Yaoundé – La lutte contre le groupe jihadiste nigérian Boko Haram a « aggravé » le niveau de précarité dans l’Extrême-Nord, la région le plus démunie du Cameroun, confrontée désormais au « casse-tête de la reconstruction en période de conflit », explique un nouveau rapport du centre d’analyse International Crisis Group (ICG).
« Avant l’arrivée de Boko Haram, l’Extrême-Nord était déjà la région la plus pauvre du Cameroun, avec 74% de la population vivant sous le seuil de pauvreté contre 37,5% au niveau national », rapporte ICG.
« Le conflit a aggravé cette situation », souligne l’organisation qui appelle à l’adoption d’un « contrat de développement » pour relancer l’économie de cette région de quatre millions d’habitants.
Depuis 2014, où le Cameroun est entré en guerre contre Boko Haram, ce groupe a tué « 2.000 civils et militaires » et enlevé « un millier de personnes » dans la région camerounaise, selon ICG.
« Entre 1.500 et 2.100 combattants de Boko Haram auraient également été tués ». Le « conflit et ses conséquences ont entraîné la paralysie de l’économie locale et un ralentissement de l’économie nationale », souligne le centre d’analyse.
A défaut d’une étude nationale, le Fonds monétaire international (FMI) a évalué l’impact budgétaire du conflit, incluant les dépenses de guerre, « à environ 1 à 2% du PIB en 2015, soit entre 325 et 650 millions de dollars », souligne ICG.

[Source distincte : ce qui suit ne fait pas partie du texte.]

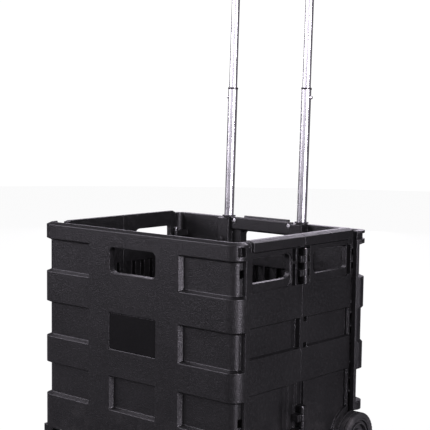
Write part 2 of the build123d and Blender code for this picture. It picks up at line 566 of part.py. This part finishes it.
def grip():
    """The moulded grip: two shells that clamp the inner tubes, a soft sleeve and four screws."""
    bend = 26.0
    low = 520.0
    path = FilletPolyline((-TUBE_X, 0, low), (-TUBE_X, 0, GRIP_S), (TUBE_X, 0, GRIP_S),
                          (TUBE_X, 0, low), radius=bend)
    start = Plane(origin=(-TUBE_X, 0, low), z_dir=(0, 0, 1))
    body = sweep(start * Circle(GRIP_R), path=path)
    hollow = sweep(start * Circle(GRIP_R - 3.0), path=path)
    core = block(-200, 200, -50, 50, INNER_SPAN[1] + 1, 700)
    body = body - (hollow & core)
    sockets = [Pos(side * TUBE_X, 0, 0) * rod(0, 0, low - 1, INNER_SPAN[1] + 1.01, INNER[0] + 0.02)
               for side in (-1, 1)]
    body = body - sockets
    screws = []
    for x in (-62.0, 62.0):
        body -= rod_y(x, -3, GRIP_R + 1, GRIP_S - 9.3, 1.3)
        body -= rod_y(x, 2.6, GRIP_R + 1, GRIP_S - 9.3, 2.4)
        screw = rod_y(x, 2.6, 4.4, GRIP_S - 9.3, 2.35) + rod_y(x, -2.5, 2.7, GRIP_S - 9.3, 1.25)
        screws.append(screw)
    front = body & block(-200, 200, -50, 0, 400, 700)
    back = body & block(-200, 200, 0, 50, 400, 700)
    sleeve = Rot(0, 90, 0) * (Cylinder(GRIP_R + 2.0, 92) - Cylinder(GRIP_R + 0.05, 94))
    sleeve = Pos(0, 0, GRIP_S) * sleeve
    save("grip_front_shell", in_handle(0, front))
    save("grip_back_shell", in_handle(0, back))
    save("grip_sleeve", in_handle(0, sleeve))
    save("grip_screws", *[in_handle(0, screw) for screw in screws])


# ---------------------------------------------------------------- wheels
def wheels():
    """Axle, spacers and end caps on the back panel; a hub and a tyre on each wheel."""
    y, z = WHEEL_Y, WHEEL_R
    x0, x1 = WHEEL_X
    save("axle", rod_x(-213.0, 213.0, y, z, AXLE_R))
    spacer = rod_x(187.1, x0 - 0.4, y, z, 8.0) - rod_x(180, 200, y, z, AXLE_R + PRESS_GAP)
    save("axle_spacers", spacer, flip(spacer))
    cap = rod_x(213.4, 217.0, y, z, 9.5)
    cap = cap.fillet(2.2, cap.edges().group_by(Axis.X)[-1])
    cap += rod_x(211.2, 213.5, y, z, 6.0)
    cap -= rod_x(205, 213.0, y, z, AXLE_R + PRESS_GAP)
    save("axle_caps", cap, flip(cap))
    tread = rod_x(x0, x1, y, z, WHEEL_R)
    tread = tread.fillet(4.0, tread.edges().filter_by(GeomType.CIRCLE))
    tyre = tread - rod_x(x0 - 5, x1 + 5, y, z, 31.0)
    hub = rod_x(x0 + 1.5, x1 - 1.5, y, z, 31.0)
    for face_x, end in ((x0 + 1.5, 1), (x1 - 1.5, -1)):
        for inner, outer, depth in ((24.0, 28.5, 5.0), (14.0, 21.5, 7.5)):
            a, b = sorted((face_x - end, face_x + end * depth))
            hub -= rod_x(a, b, y, z, outer) - rod_x(a - 1, b + 1, y, z, inner)
    hub -= rod_x(x1 - 4.5, x1 + 2, y, z, 10.2)
    hub -= rod_x(x0 - 5, x1 + 5, y, z, AXLE_R + 0.08)
    for word, side in (("right", 1), ("left", -1)):
        save(f"wheel_tyre_{word}", tyre if side > 0 else flip(tyre))
        save(f"wheel_hub_{word}", hub if side > 0 else flip(hub))


os.makedirs(OUT, exist_ok=True)
front_panel()
back_panel()
sides()
floor_panel()
handle()
wheels()
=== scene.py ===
# %% [markdown]
# # A folding crate trolley
# The real trolley is a black plastic crate on two wheels. Its sides fold in, its floor lifts, and
# a handle of nested aluminium tubes slides up from the back wall. The moulded shapes come from
# the CAD frame, which is fixed. This lesson gives every one of them a finish, models the small
# pieces that a CAD solid leaves plain, and sets up a white studio.

# %% Load the frame
import math

import bmesh
import bpy
from mathutils import Matrix, Vector


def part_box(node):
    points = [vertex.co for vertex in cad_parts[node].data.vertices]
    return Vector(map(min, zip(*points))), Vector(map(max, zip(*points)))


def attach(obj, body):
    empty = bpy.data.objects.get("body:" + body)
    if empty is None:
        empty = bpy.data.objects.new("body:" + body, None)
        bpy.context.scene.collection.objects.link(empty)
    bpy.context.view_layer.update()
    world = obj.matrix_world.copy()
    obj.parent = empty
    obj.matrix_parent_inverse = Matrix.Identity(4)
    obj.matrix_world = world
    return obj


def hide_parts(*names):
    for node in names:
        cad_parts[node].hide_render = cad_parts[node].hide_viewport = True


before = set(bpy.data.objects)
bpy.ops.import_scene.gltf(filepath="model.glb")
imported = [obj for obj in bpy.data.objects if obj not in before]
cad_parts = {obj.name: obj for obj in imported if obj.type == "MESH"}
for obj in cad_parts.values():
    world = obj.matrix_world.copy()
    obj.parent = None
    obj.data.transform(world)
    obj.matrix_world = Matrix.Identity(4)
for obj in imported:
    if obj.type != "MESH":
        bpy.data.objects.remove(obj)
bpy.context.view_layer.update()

# %% [markdown]
# ## Where the viewer stands
# The trolley is seen from its front right corner, from a little above the rim, with a long lens
# so that upright edges stay nearly parallel. A camera could be aimed with a Track To constraint.
# Angles say more: a camera looks along its own -Z, so turning it by almost a right angle about X
# lifts its gaze to the horizon, and turning it about Z walks round the object. A matrix product
# does both in one line.

# %% The camera
AZIMUTH = 0.712           # radians round the object
PITCH = 0.099             # radians below the horizon
ROLL = 0.012
STAND = (1.2480, -1.4304, 0.5902)
FOCAL_LENGTH = 97.0       # millimetres, on a sensor 36 wide
lens = bpy.data.cameras.new("viewer")
lens.sensor_width = 36.0
lens.lens = FOCAL_LENGTH
viewer = bpy.data.objects.new("viewer", lens)
bpy.context.scene.collection.objects.link(viewer)
stand = Matrix.Translation(STAND)
gaze = Matrix.Rotation(AZIMUTH, 4, "Z") @ Matrix.Rotation(math.pi / 2 - PITCH, 4, "X")
viewer.matrix_world = stand @ gaze @ Matrix.Rotation(ROLL, 4, "Z")
bpy.context.scene.camera = viewer
print("camera at", [round(v, 3) for v in viewer.matrix_world.translation])

# %% [markdown]
# ## Shader maths that reads like maths
# A material is a graph of nodes. Wiring it by hand hides the idea, so one small class wraps an
# output socket: adding or multiplying wires adds Math nodes, and `make` adds any other node.
# Settings such as an operation go in first, because they decide which sockets a node shows. A
# Math node turns a colour grey, so colours go through a Mix node.

# %% The wire class
class Wire:
    """An output socket; arithmetic on it adds Math nodes to its tree."""

    def __init__(self, socket):
        self.socket = socket
        self.tree = socket.id_data

    @staticmethod
    def make(tree, kind, settings=None, values=None, output=0):
        """Add one node: its settings first, then the values or links of its sockets."""
        node = tree.nodes.new("ShaderNode" + kind)
        for name, value in (settings or {}).items():
            setattr(node, name, value)
        for name, value in (values or {}).items():
            Wire.feed(tree, value, node.inputs[name])
        return Wire(node.outputs[output])

    @staticmethod
    def feed(tree, value, socket):
        """Give a socket a number, a colour or a link."""
        if isinstance(value, Wire):
            tree.links.new(value.socket, socket)
        else:
            socket.default_value = value

    def math(self, operation, a, b):
        return Wire.make(self.tree, "Math", {"operation": operation}, {0: a, 1: b})

    def __add__(self, other):
        return self.math("ADD", self, other)

    def __sub__(self, other):
        return self.math("SUBTRACT", self, other)

    def __rsub__(self, other):
        return self.math("SUBTRACT", other, self)

    def __mul__(self, other):
        return self.math("MULTIPLY", self, other)

    __radd__ = __add__
    __rmul__ = __mul__

    def between(self, low, high):
        """0 below low, 1 above high, smooth from one to the other."""
        values = {"Value": self, "From Min": low, "From Max": high}
        return Wire.make(self.tree, "MapRange", {"interpolation_type": "SMOOTHSTEP"}, values)


# A Mix node keeps sockets for numbers, vectors and colours side by side; these are its colour ones.
MIX_FACTOR, MIX_A, MIX_B, MIX_RESULT = 0, 6, 7, 2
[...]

De son côté, le gouvernement camerounais a estimé à 40 milliards de francs CFA (430 millions de dollars) le montant des destructions de biens, de maisons (40.000 habitations détruites), d’écoles, de marchés, de routes et de centres de santé, selon le même rapport.
« Le conflit a affaibli le tissu commercial local, appauvrissant des milliers de commerçants qui dépendaient des échanges avec le Nigeria ». Le tourisme est « probablement le secteur qui a le plus souffert de ce conflit », totalisant « 27 hôtels et des dizaines de restaurants » fermés depuis le début du conflit, indique encore ICG.
« L’agriculture, le transport, la pêche et l’élevage, qui employaient des centaines de milliers de personnes ont également été très touchés », d’après le rapport.
Dans le secteur de l’élevage, les pertes directes liées aux attaques de Boko Haram étaient estimées en mai 2016 à 83,8 millions d’euros, auxquelles s’ajoutent près de 13 millions d’euros de pertes pour la pêche, selon une enquête du ministère de l’Elevage et des Pêches consultée par l’AFP. Au moins 135 éleveurs ont été tués par les djihadistes, laissant 82 veuves et 443 orphelins, selon la même enquête.
Dans son rapport, ICG cite le juteux business des otages comme l' »une des principales sources de revenus » de Boko Haram, avec au moins 11 millions de dollars de rançons obtenus à la suite de cinq enlèvements (en 2013 et 2014) de 38 otages occidentaux (français, canadiens, italiens, chinois, mais aussi camerounais.
« Le vol de bétail, revendu sur les marchés au Nigeria et au Cameroun, est une autre source importante de revenus », poursuit ICG, qui cite également les taxes imposées aux commerçants et paysans, les trafics en tout genre, le recel, à la vente de produits agricoles cultivés par des paysans pris en otage, ainsi que le prélèvement d’une partie des récoltes, et enfin les pillages, selon ICG.
Depuis 2012, Boko Haram a volé ou tué dans la région camerounaise plus de 29.000 bovins et 19.000 petits ruminants, d’après le ministère de l’Elevage.